The 6AM bus from Kigali the next day can't leave early enough. Dull but possibly useful info
i. There are many minibuses each day from Gisenyi to Kigali (at least one every 30 minutes). I took a Virunga Express one at 8:30AM, costing RWF2,300 and taking about 3.5 hours.
ii. I stayed at the Auberge La Caverne, paying RWF10,000 for a twin room with en suite. Despite the confusion of the hot and cold taps in the shower being the wrong way round (to Western minds), it was rarely hotter than lukewarm - not a big problem with the air temperature quite warm, but the pressure was just a dribble. The TV had 2 channels showing either soaps from the Philippines or music videos. The food here is fine but they inexplicably don't serve the 720ml bottles of Primus.
iii. If you carelessly get something sent to Kigali poste restante, your only hope of retrieving it is to enter the carpark behind the Post Office and go through the first door in the Post Office building. Then go through the "arrivals" book.

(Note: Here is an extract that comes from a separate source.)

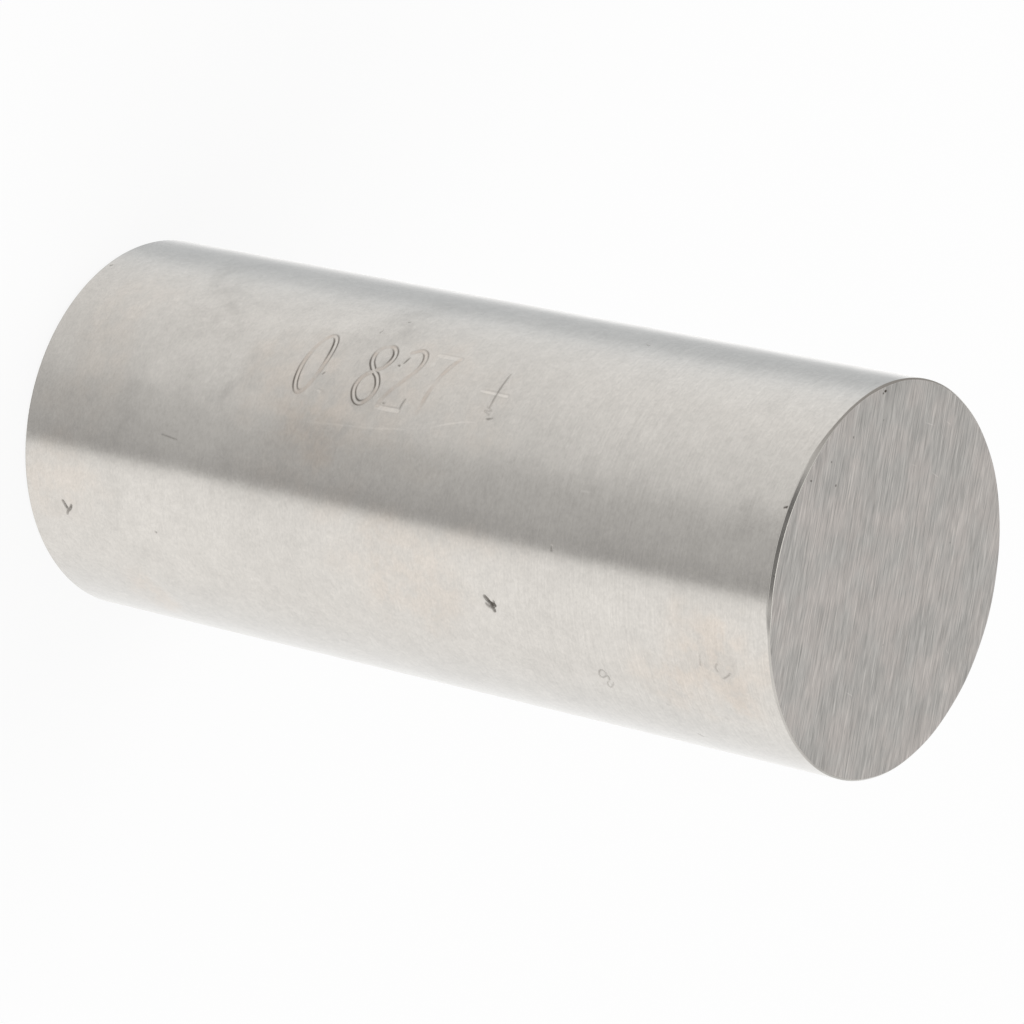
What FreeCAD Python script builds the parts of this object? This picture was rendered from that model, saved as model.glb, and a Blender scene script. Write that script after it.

iv. You can get a good exchange rate for $ pretty much everywhere.
v. The best Internet cafe is the one in the Post Office complex - the one next to Nakumatt is overpriced and very slow.
vi. It costs RWF5,000 for a haircut at the Serena hotel.
vii. A boda boda
ride within the town should be RWF300 or 400. To the Memorial Centre it's 400.
viii. You can buy Penguin Classics in Nakumatt for $5.
ix. A cash advance at the Bank of Kigali will incur a commission of 3.67% (Visa) or a flat fee of $25 (Mastercard), plus whatever other charges/interest your card provider might shaft you with. You will need to know your credit card PIN.
x. The DHL website is wrong for the address of their Kigali branch - there is a sub-office just downhill of Nakumatt, but the main office is on Avenue de la Justice. It cost me $125 to send 3kg of stuff (plus 0.5kg of packing) back to the UK, plus $15 for $500 worth of insurance. If their credit card processing is working, there's a 5% commission for that.